Proceed with Caution
Most market participants said the biggest headache for the base oil business in mid-May was the uncertainty related to crude oil and feedstock pricing in the face of international bans on Russian exports of crude and refined products.
The United States, the European Union and several other countries have implemented a series of punitive measures against Russian energy products since the country invaded Ukraine in February. These were expected to tighten global supply for the foreseeable future.
Aside from dealing with persistently volatile crude prices, base oil producers were facing uncertainties related to feedstock supplies. Availability of vacuum gas oil was anticipated to dwindle due to the U.S. ban on imports of Russian oil and refined products. In May, most refineries were running at optimum rates, but sources warned that a tightening of VGO may be felt soon.
Rerefiners also mentioned that there was increased competition for used oil—which they use as a feedstock—since many companies in Europe were switching from natural gas to used oil due to Russian gas supply disruptions.
Other factors that continued to influence the market were the widespread lockdowns and other pandemic-related measures implemented by the Chinese government to comply with its zero-COVID policies. The lockdowns and massive testing in Shanghai and other cities resulted in factories and offices being closed and a disruption in the supply chain of multiple products, along with marine transportation issues and climbing freight rates in all regions.
While these were issues likely to afflict the global markets from a trading perspective, in North America the immediate effect was an unprecedented number of posted price adjustments in the first five months of the year.
Gone are the days of four to five price revisions in a whole year. So far in 2022, various base oil producers have initiated a total of four upward adjustments for Group I and Group II base oils, reflecting the turmoil brought about by crude and feedstock price volatility.
Added to the mix was the tightening of supplies, partly because of healthy demand but also due to production decisions at the refinery level. Given steep fuel prices, refinery operators chose to direct more feedstocks into the fuel stream, thereby reducing base oil output. Through the copious posted price increases, base oil managers hoped to improve margins to encourage production.

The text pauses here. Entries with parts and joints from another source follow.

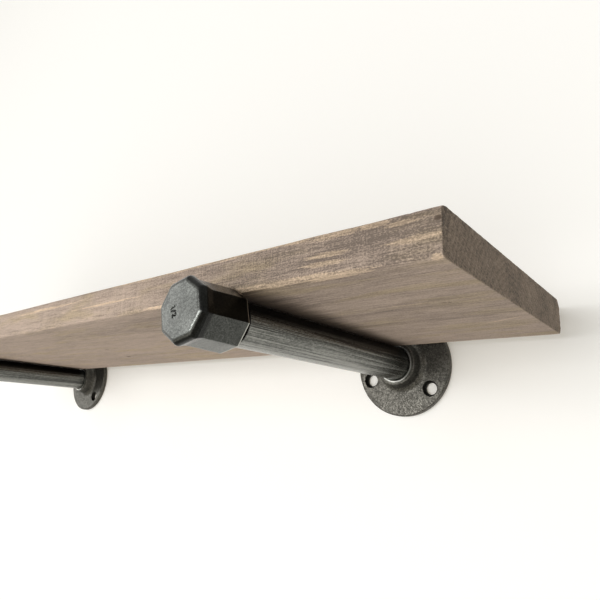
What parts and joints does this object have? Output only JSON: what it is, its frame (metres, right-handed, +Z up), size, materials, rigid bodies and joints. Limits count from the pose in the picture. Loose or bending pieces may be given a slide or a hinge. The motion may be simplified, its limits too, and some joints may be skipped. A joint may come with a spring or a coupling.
{
  "type": "pipe shelving unit",
  "caption": "Weathered wooden plank shelf resting on iron pipe brackets, each with a round wall flange and an octagonal end cap.",
  "frame": {"origin": "on the wall, midway between the two flanges, at the height of the pipe axes", "axes": "+X along the plank to the right seen from the front, +Y into the wall, +Z up"},
  "size_m": [0.6096, 0.1878, 0.067],
  "materials": {
    "weathered_wood": "grey-brown stained softwood, matte, worn lighter along the front edge",
    "cast_flange": "dark grey sand-cast iron, matte",
    "steel_pipe": "gunmetal grey, fine lengthwise streaks, satin",
    "cast_cap": "dark grey cast iron, smooth matte"
  },
  "bodies": {
    "brackets": {"right_flange": "cast_flange", "right_pipe": "steel_pipe", "right_end_cap": "cast_cap", "left_flange": "cast_flange", "left_pipe": "steel_pipe", "left_end_cap": "cast_cap"},
    "board": {"shelf_board": "weathered_wood"}
  },
  "joints": [
    {"name": "board_lift", "type": "slide", "parent": "brackets", "child": "board", "axis": [0, 0, 1], "range_m": [0, 0.08]}
  ]
}
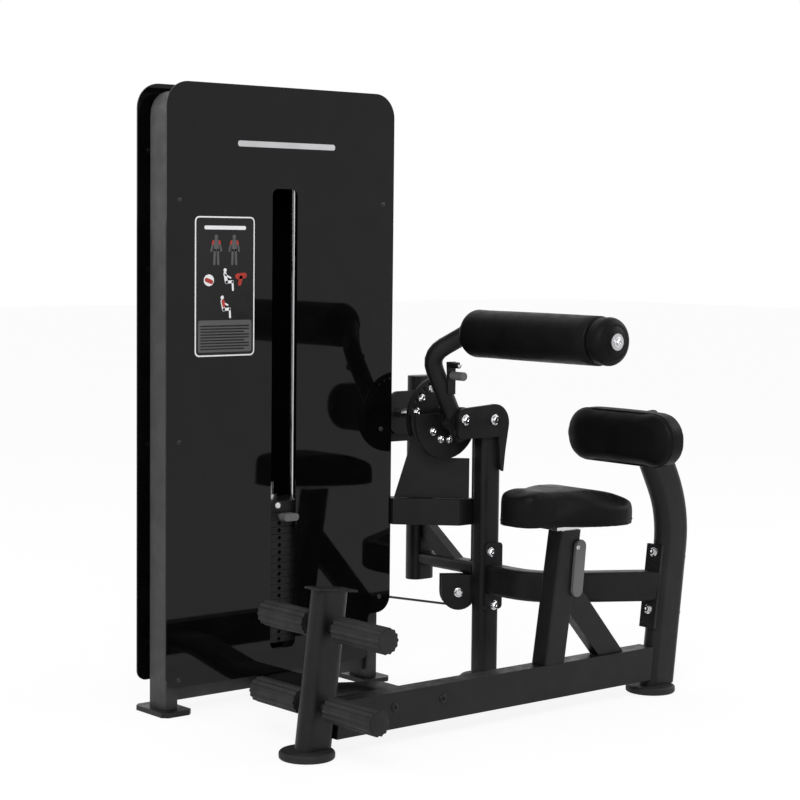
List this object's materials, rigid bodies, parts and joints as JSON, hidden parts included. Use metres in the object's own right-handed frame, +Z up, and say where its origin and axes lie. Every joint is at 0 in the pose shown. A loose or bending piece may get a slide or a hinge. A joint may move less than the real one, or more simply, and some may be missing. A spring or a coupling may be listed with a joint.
{
  "type": "seated abdominal machine",
  "caption": "Selectorized seated trunk machine: gloss weight-stack tower, low rail frame, saddle seat, lumbar pad, foot pegs and a roller pad on a pivoting arm.",
  "frame": {"origin": "on the floor, under the middle of the bounding box", "axes": "+Z up; +Y from the foot pegs towards the back pad; +X from the weight tower towards the rail"},
  "size_m": [0.875, 1.276, 1.5],
  "materials": {
    "frame_coat": "satin powder coat",
    "gloss_panel": "mirror gloss",
    "leg_coat": "satin powder coat",
    "leather": "soft sheen",
    "rubber": "matt",
    "chrome": "polished",
    "steel": "brushed",
    "plate_iron": "painted",
    "grey_plastic": "matt",
    "black_plastic": "matt",
    "cable_coat": "gloss"
  },
  "bodies": {
    "root": {"tower_frame": "leg_coat", "tower_foot_front": "frame_coat", "tower_foot_rear": "frame_coat", "front_panel": "gloss_panel", "rear_panel": "gloss_panel", "guide_rod_front": "chrome", "stack_bumper_front": "rubber", "guide_rod_rear": "chrome", "stack_bumper_rear": "rubber", "rod_top_bar": "frame_coat", "weight_plate_2": "plate_iron", "weight_plate_3": "plate_iron", "lower_weight_plates": "plate_iron", "low_pulley_guard": "frame_coat", "tower_pulley_bracket": "frame_coat", "top_pulley_bracket": "frame_coat", "main_cable": "cable_coat", "stack_cable": "cable_coat", "main_rail": "frame_coat", "front_foot": "rubber", "front_post": "frame_coat", "front_post_cap": "frame_coat", "peg_axle_lower": "frame_coat", "peg_grip_lower_left": "rubber", "peg_grip_lower_right": "rubber", "peg_axle_upper": "frame_coat", "peg_grip_upper_left": "rubber", "peg_grip_upper_right": "rubber", "rear_foot": "rubber", "rear_post": "frame_coat", "back_pad": "leather", "low_beam": "frame_coat", "arc_beam": "frame_coat", "crossbar": "frame_coat", "guard_plate": "frame_coat", "column": "frame_coat", "low_tube": "frame_coat", "upright_foot": "rubber", "upright": "frame_coat", "upright_head_plate": "frame_coat", "column_head_plate": "frame_coat", "seat_post": "frame_coat"},
    "cam_body": {"cam": "frame_coat", "pivot_shaft": "steel"},
    "arm_body": {"arm": "frame_coat", "roller_axle": "steel"},
    "roller": {"roller_pad": "leather"},
    "start_lever_body": {"start_lever": "frame_coat", "start_grip": "grey_plastic"},
    "lifted_stack": {"top_plate": "plate_iron", "selector_stem": "steel", "weight_plate_1": "plate_iron"},
    "selector_pin_body": {"selector_pin": "grey_plastic"},
    "seat": {"seat_stem": "chrome", "seat_pad": "leather"},
    "seat_lever_body": {"seat_lever": "grey_plastic"},
    "low_pulley_body": {"low_pulley": "black_plastic"},
    "tower_pulley_body": {"tower_pulley": "black_plastic"},
    "rise_pulley_body": {"rise_top_pulley": "black_plastic"},
    "stack_pulley_body": {"stack_top_pulley": "black_plastic"}
  },
  "joints": [
    {"name": "arm_stroke", "type": "hinge", "parent": "root", "child": "cam_body", "pos_m": [-0.1965, 0.15551, 0.686], "axis": [1, 0, 0], "range_deg": [0, 55]},
    {"name": "start_position", "type": "hinge", "parent": "cam_body", "child": "arm_body", "pos_m": [-0.1515, 0.15551, 0.686], "axis": [1, 0, 0], "range_deg": [-60, 0]},
    {"name": "roller_spin", "type": "hinge", "parent": "arm_body", "child": "roller", "pos_m": [0.1885, 0.12151, 0.908], "axis": [1, 0, 0], "continuous": true},
    {"name": "start_lever_pull", "type": "hinge", "parent": "arm_body", "child": "start_lever_body", "pos_m": [-0.1255, 0.11451, 0.756], "axis": [-1, 0, 0], "range_deg": [0, 8], "stiffness_Nm_per_rad": 0.6},
    {"name": "stack_lift", "type": "slide", "parent": "root", "child": "lifted_stack", "axis": [0, 0, 1], "range_m": [0, 0.0965], "deforming": ["stack_cable"]},
    {"name": "selector_pin_pull", "type": "slide", "parent": "lifted_stack", "child": "selector_pin_body", "axis": [1, 0, 0], "range_m": [0, 0.09]},
    {"name": "seat_height", "type": "slide", "parent": "root", "child": "seat", "axis": [0, 0.1512, 0.9885], "range_m": [0, 0.1]},
    {"name": "seat_lever_pull", "type": "hinge", "parent": "root", "child": "seat_lever_body", "pos_m": [0.214, 0.22151, 0.416], "axis": [0, -1, 0], "range_deg": [0, 20], "stiffness_Nm_per_rad": 0.6},
    {"name": "low_pulley_spin", "type": "hinge", "parent": "root", "child": "low_pulley_body", "pos_m": [-0.2165, 0.22551, 0.23], "axis": [0.8387, -0.5446, 0], "range_deg": [0, 155]},
    {"name": "tower_pulley_spin", "type": "hinge", "parent": "root", "child": "tower_pulley_body", "pos_m": [-0.36689, -0.00607, 0.267], "axis": [0.8387, -0.5446, 0], "range_deg": [0, 155]},
    {"name": "rise_pulley_spin", "type": "hinge", "parent": "root", "child": "rise_pulley_body", "pos_m": [-0.38406, -0.07218, 1.395], "axis": [-0.9977, -0.0677, 0], "range_deg": [0, 155]},
    {"name": "stack_pulley_spin", "type": "hinge", "parent": "root", "child": "stack_pulley_body", "pos_m": [-0.37294, -0.23607, 1.395], "axis": [-0.9977, -0.0677, 0], "range_deg": [0, 155]}
  ],
  "couplings": [
    {"joint": "stack_lift", "follows": "arm_stroke", "m_per_rad": 0.10019},
    {"joint": "low_pulley_spin", "follows": "arm_stroke", "ratio": 2.7831},
    {"joint": "tower_pulley_spin", "follows": "arm_stroke", "ratio": 2.7831},
    {"joint": "rise_pulley_spin", "follows": "arm_stroke", "ratio": 2.7831},
    {"joint": "stack_pulley_spin", "follows": "arm_stroke", "ratio": 2.7831}
  ]
}
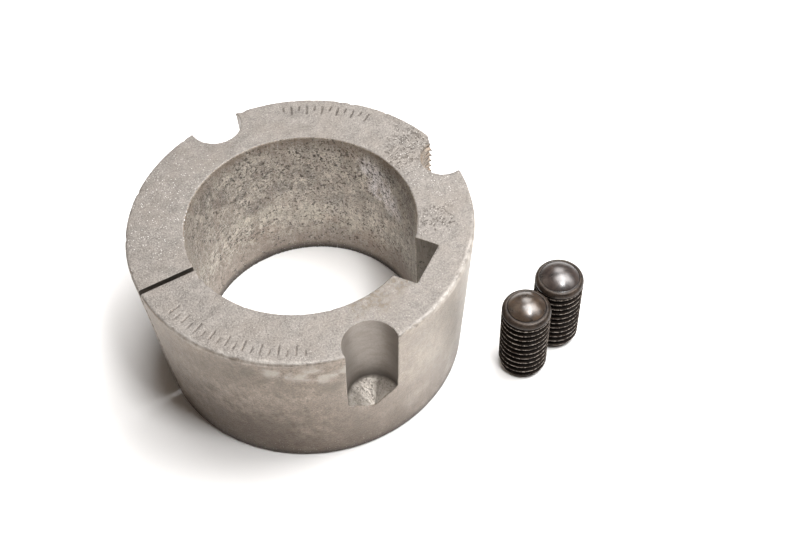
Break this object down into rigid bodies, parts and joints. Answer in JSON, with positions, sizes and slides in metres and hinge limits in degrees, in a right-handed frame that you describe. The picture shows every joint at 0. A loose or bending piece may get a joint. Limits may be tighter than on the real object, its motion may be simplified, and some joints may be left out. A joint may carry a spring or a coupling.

Domestic base oil supply was tight in mid-May; demand had been steady and was likely to climb, since both buyers and suppliers bolster inventories ahead of the Atlantic basin hurricane season, which runs from June 1 until November 30. Most suppliers restricted shipments to contract volumes and were hesitant to entertain spot opportunities. Buyers who typically were more reluctant to commit to volumes ahead of time now appeared eager to secure contract shipments until the end of the year.
These market conditions first prompted suppliers to raise postings by 15, 20, 25 and 30 cents per gallon, depending on the grade and the producer, between April 15 and April 25. Less than a month later, Excel Paralubes communicated another posted price increase of 15 cents per gallon on its API Group II light-viscosity grade, 20 cents on its mid-vis cut and 25 cents on its heavy-viscosity grade, with an effective date of May 4. Shortly after, other producers implemented increases between 20 and 70 cents per gallon.
For naphthenic base oils, prices were stable, but upward pressure continued to be exerted by firm crude oil and feedstock costs. Further price support was offered by a balanced-to-tight supply and demand scenario.
There was increased buying interest for U.S. pale oils from South America, as exports from Europe were expected to be throttled by decreasing feedstock supplies due to the sanctions on Russia. This situation was expected to deteriorate in coming weeks.
In downstream segments, lubricant, grease and other finished product manufacturers continued to face additive and raw material shortages and escalating production costs. As a result, several major and independent lubricant producers announced a round of list price increases of 8%-10%, with implementation dates between May 27 and July 1. There have been three rounds of increases in these segments since January, highlighting how market uncertainties have impacted price behavior.
It is unclear what lies on the road ahead. A traffic sign telling drivers to “Proceed with Caution” is not necessarily warning them about a specific danger but encouraging them to be ready for an unanticipated incident around the next corner. Base oil market participants should take heed.